In the show, we see Sansa scream and cry after Ser Hugh dies in the Hand’s Tourney, which is a perfectly reasonable reaction, but it is very different from her reaction in the books, which I find a lot more interesting:
Jeyne Poole wept so hysterically that Septa Mordance finally took her off to regain her composure, but Sansa sat with her hands folded in her lap, watching with a strange fascination. She had never seen a man die before. She ought to be crying too, she thought, but the tears would not come. Perhaps she had used up all her tears on Lady and Bran. It would be different if it had been Jory or Ser Rodrick or Father, she told herself.
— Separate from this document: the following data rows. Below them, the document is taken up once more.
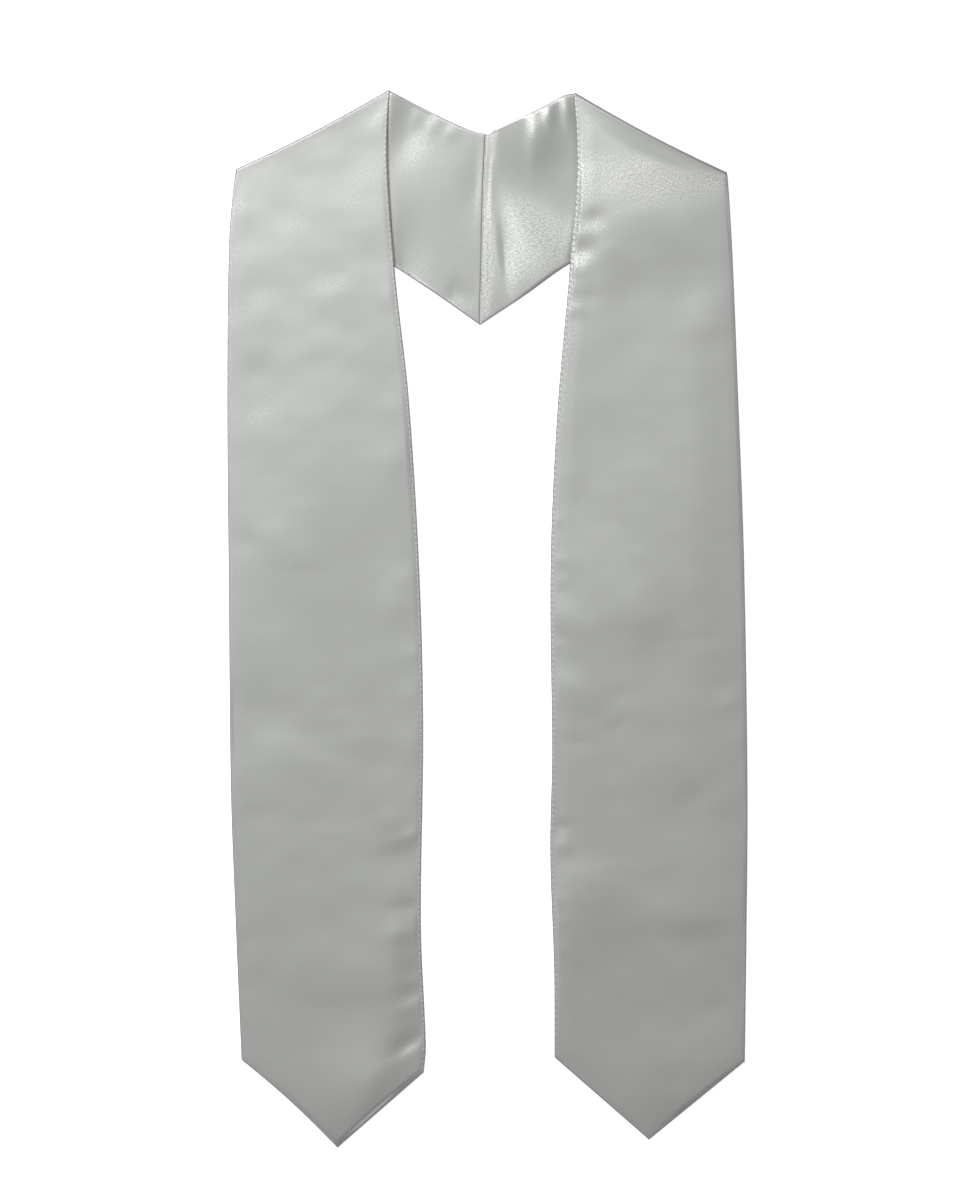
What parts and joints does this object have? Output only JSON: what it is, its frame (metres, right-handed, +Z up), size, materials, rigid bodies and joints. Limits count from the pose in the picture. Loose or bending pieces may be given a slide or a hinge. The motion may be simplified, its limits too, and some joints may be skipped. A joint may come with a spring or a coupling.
{
  "type": "graduation stole",
  "caption": "Satin graduation stole laid flat, its back folded under at the shoulders, with two long fronts that end in points and a seamed V at the back of the neck.",
  "frame": {"origin": "on the surface that the stole lies on, below the middle of its bounding box", "axes": "+Z up from the surface, +Y from the pointed ends towards the neck, +X to the right of a viewer who looks down with the neck at the top"},
  "size_m": [0.3906, 0.7942, 0.0094],
  "materials": {
    "satin_face": "silver-grey satin with a soft sheen and a fine grain",
    "satin_lining": "the same silver-grey satin, as the stole is lined with itself"
  },
  "bodies": {
    "root": {"face_left": "satin_face", "face_right": "satin_face", "lining_left": "satin_lining", "lining_right": "satin_lining"}
  },
  "joints": []
}
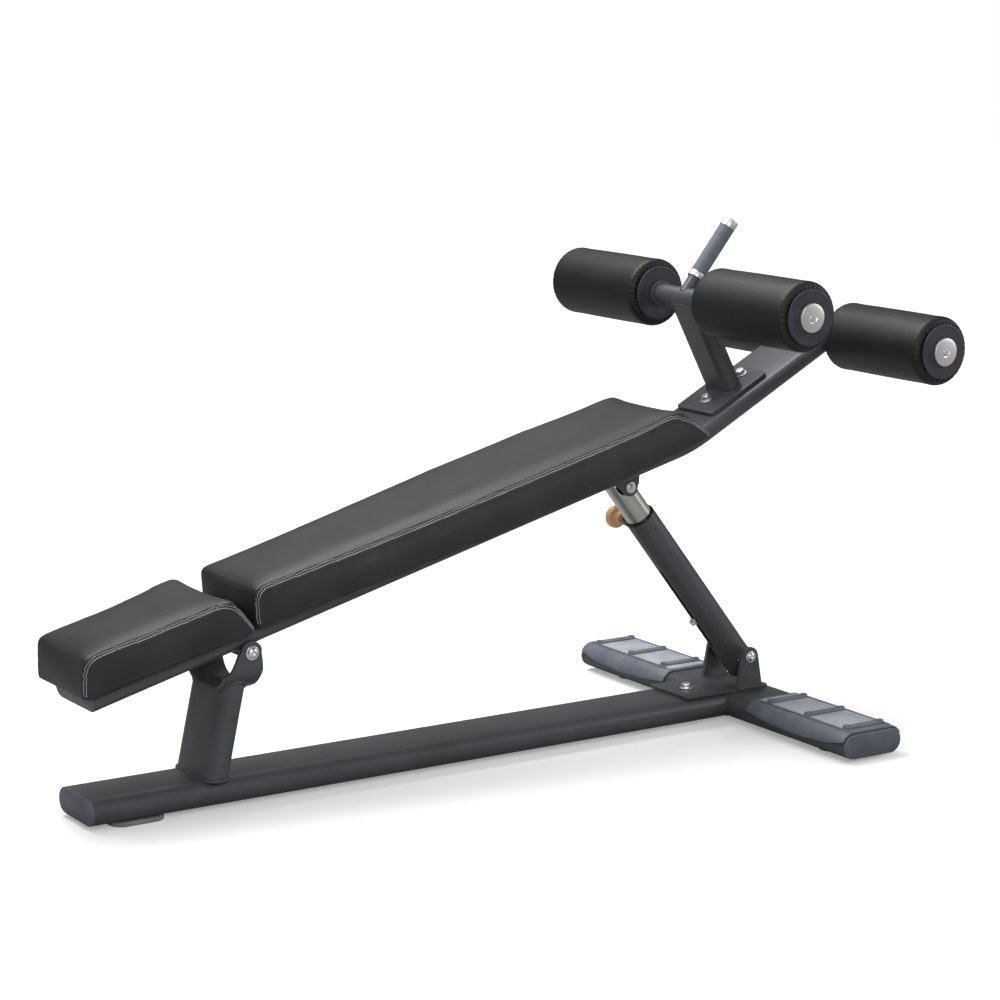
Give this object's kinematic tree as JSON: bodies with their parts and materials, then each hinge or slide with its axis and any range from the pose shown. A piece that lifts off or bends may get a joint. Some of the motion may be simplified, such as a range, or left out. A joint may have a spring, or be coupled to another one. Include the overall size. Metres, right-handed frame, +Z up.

The young knight in the blue coat was nothing to her, some stranger from the Vale of Arryn whose name she had forgotten as soon as she heard it. And now the world would forget his name too, Sansa realized; there would be no songs sung for him. That was sad
Sansa is very emotional, and especially early on in the series we see her totally overcome with emotions, as an eleven-year-old girl would be. Slowly over time she shifts to observing the world around her, and selecting the proper response, rather than reacting emotionally. Her A game of Thrones arc is largely about disillusionment and realizing that life is not a song, and witnessing death for the first time, she realizes it will not be a song, and it will not be meaningful. Sansa is not nearly as expressive about Arya, but internalizes everything and mulls it over. Being able to respond rather than react, and being so finely tuned to what is going on around her is what really enables Sansa to survive in court for so long.